Doença Vassoura de bruxa ataca mandioca no Brasil e América do Sul e pode chegar ao cacau e abacate
Foto:Alliance of Bioversity and CIAT / E.Ramirez
Aliança científica internacional reage rapidamente para travar surto que ameaça segurança alimentar de milhões
Em 2023, agricultores da Guiana Francesa ficaram em choque ao ver as suas plantações de mandioca, base da alimentação em grande parte da América do Sul, murcharem repentinamente. As raízes, que deveriam ser grandes e nutritivas, pareciam cenouras pequenas e secas. O culpado: a doença conhecida como “vassoura-de-bruxa da mandioca”, causada por um fungo pouco conhecido.
Foi a primeira vez que esta doença foi identificada nas Américas, depois de uma expedição científica em 2024. A seguir, em 2025, surgiram os primeiros casos confirmados no Brasil – um em março e outro em maio, separados por mais de 1.000 km – o que mostrou que o problema se estava a espalhar rapidamente.
Perante esta ameaça, cientistas da Aliança de Bioversity International e CIAT (The Alliance), em colaboração com a Embrapa, o maior centro de investigação agrícola do Brasil, lançaram em junho de 2025 um plano de resposta rápida. O objetivo é conter a propagação da doença e evitar uma catástrofe alimentar na América Latina.
“Estamos a enfrentar uma emergência”, afirmou Paulo Melo, da Embrapa, durante uma reunião de estratégia na Colômbia.
A importância da mandioca
A mandioca é essencial na alimentação de milhões de pessoas. É rica em calorias, hidratos de carbono, vitaminas e micronutrientes, e cresce facilmente mesmo em solos pobres. No Brasil, especialmente no Nordeste, é consumida todos os dias, sendo fundamental para comunidades rurais, mulheres e povos indígenas.
A doença, conhecida internacionalmente como CWBD (Cassava Witches’ Broom Disease), pode afetar até 90% das plantas infetadas, como já se viu no Sudeste Asiático.

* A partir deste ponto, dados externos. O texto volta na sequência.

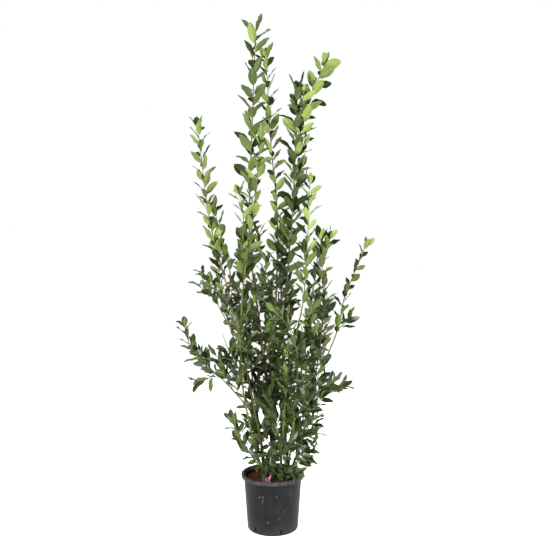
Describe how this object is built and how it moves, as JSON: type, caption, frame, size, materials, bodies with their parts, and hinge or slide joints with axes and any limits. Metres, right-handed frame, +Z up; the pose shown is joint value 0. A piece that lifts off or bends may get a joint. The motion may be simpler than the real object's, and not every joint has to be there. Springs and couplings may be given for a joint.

Os primeiros sinais na América do Sul indicam uma taxa de mortalidade elevada nas plantações, tanto na Guiana Francesa como no Brasil.

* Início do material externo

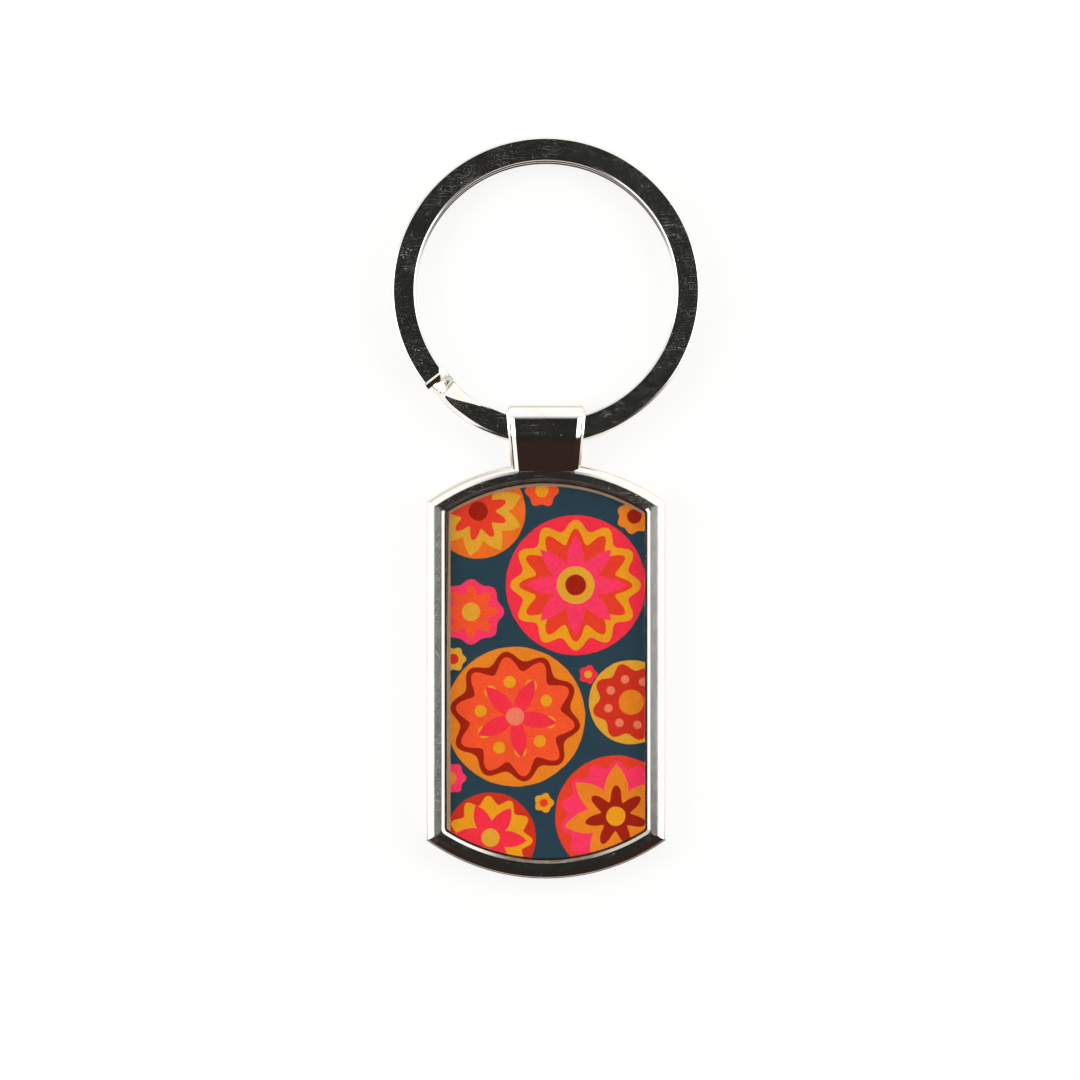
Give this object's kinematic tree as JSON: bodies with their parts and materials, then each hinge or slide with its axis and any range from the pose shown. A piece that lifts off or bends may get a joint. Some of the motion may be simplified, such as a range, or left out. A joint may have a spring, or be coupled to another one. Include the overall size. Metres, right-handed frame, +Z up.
{
  "type": "framed glass tile keyring",
  "caption": "Arch-ended cast metal case framing a clear glass tile over a printed card, with a bail that carries a flat-wire split ring.",
  "frame": {"origin": "centre of the case's flat back", "axes": "+Z up out of the tile's face, +Y along the case towards the split ring, +X to the right seen from the face"},
  "size_m": [0.03, 0.0722, 0.0058],
  "materials": {
    "case_chrome": "polished plating on a zinc casting",
    "adhesive": "thin pressure-sensitive film",
    "print": "printed card in reds, oranges and dark teal",
    "glass": "clear, polished",
    "ring_chrome": "polished plating on spring steel"
  },
  "bodies": {
    "fob": {"case": "case_chrome", "adhesive_pad": "adhesive", "printed_card": "print", "glass_tile": "glass"},
    "ring": {"split_ring": "ring_chrome"}
  },
  "joints": [
    {"name": "ring_swing", "type": "hinge", "parent": "fob", "child": "ring", "pos_m": [0, 0.02304, 0.00289], "axis": [1, 0, 0], "range_deg": [-130, 155]}
  ]
}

O perigo é ainda maior porque a Amazónia é o centro de origem da mandioca, onde existe a maior diversidade genética da planta. Como a doença é nova no continente, presume-se que quase nenhuma variedade tenha resistência natural ao fungo.
Além disso, há preocupações de que o fungo, chamado Ceratobasidium theobromae, possa saltar para outras culturas importantes como o cacau ou o abacate, especialmente porque o cacau também tem origem na América do Sul.
Sem cura, só prevenção
Neste momento, não existe tratamento para a CWBD. A única forma de controlo é arrancar e queimar todas as plantas infetadas. No entanto, como algumas estacas de mandioca parecem saudáveis, mas estão infetadas, o comércio de estacas tem sido um dos principais meios de transmissão.
“O nosso maior desafio é parar a vassoura-de-bruxa antes que ponha em risco milhões de vidas”, disse Jane Simoni, também da Embrapa. “Este trabalho é uma luta contra a fome e a pobreza.”
Os cientistas têm agora como prioridade mapear a presença da doença no Nordeste brasileiro e usar ferramentas de deteção desenvolvidas no Sudeste Asiático. Estas tecnologias vão ser distribuídas entre os especialistas da Embrapa.
Também é urgente recolher variedades selvagens e tradicionais de mandioca antes que sejam destruídas. Muitas destas variedades são guardadas em coleções vivas, como o banco genético Future Seeds, na Colômbia, que já possui quase 6.000 amostras, incluindo mais de 1.500 do Brasil.
Essas plantas precisam de ser mantidas vivas e multiplicadas em laboratório (in vitro), um processo delicado e que exige condições rigorosas.
A esperança está na ciência
Apesar dos desafios, há esperança. Investigadores já identificaram algumas variedades de mandioca resistentes à CWBD no Sudeste Asiático. Agora, o objetivo é encontrar outras fontes de resistência, cruzar plantas e criar novas variedades adaptadas ao Brasil e à América do Sul – um processo que leva tempo.
“Estas coleções genéticas são a chave para o futuro da mandioca”, afirmou Jonathan Newby, que lidera a equipa de investigação da Alliance. “Precisamos recolher e proteger estas plantas antes que a doença as destrua.”
A luta contra a CWBD está a mobilizar cientistas de vários países, numa corrida contra o tempo. A investigação, liderada por equipas da Alliance e da Embrapa, quer garantir que África – onde a mandioca é ainda mais consumida per capita do que no Brasil – esteja preparada para evitar a chegada da doença.
“Isto é ciência para prevenir crises”, disse Simoni. “É urgente agir agora.”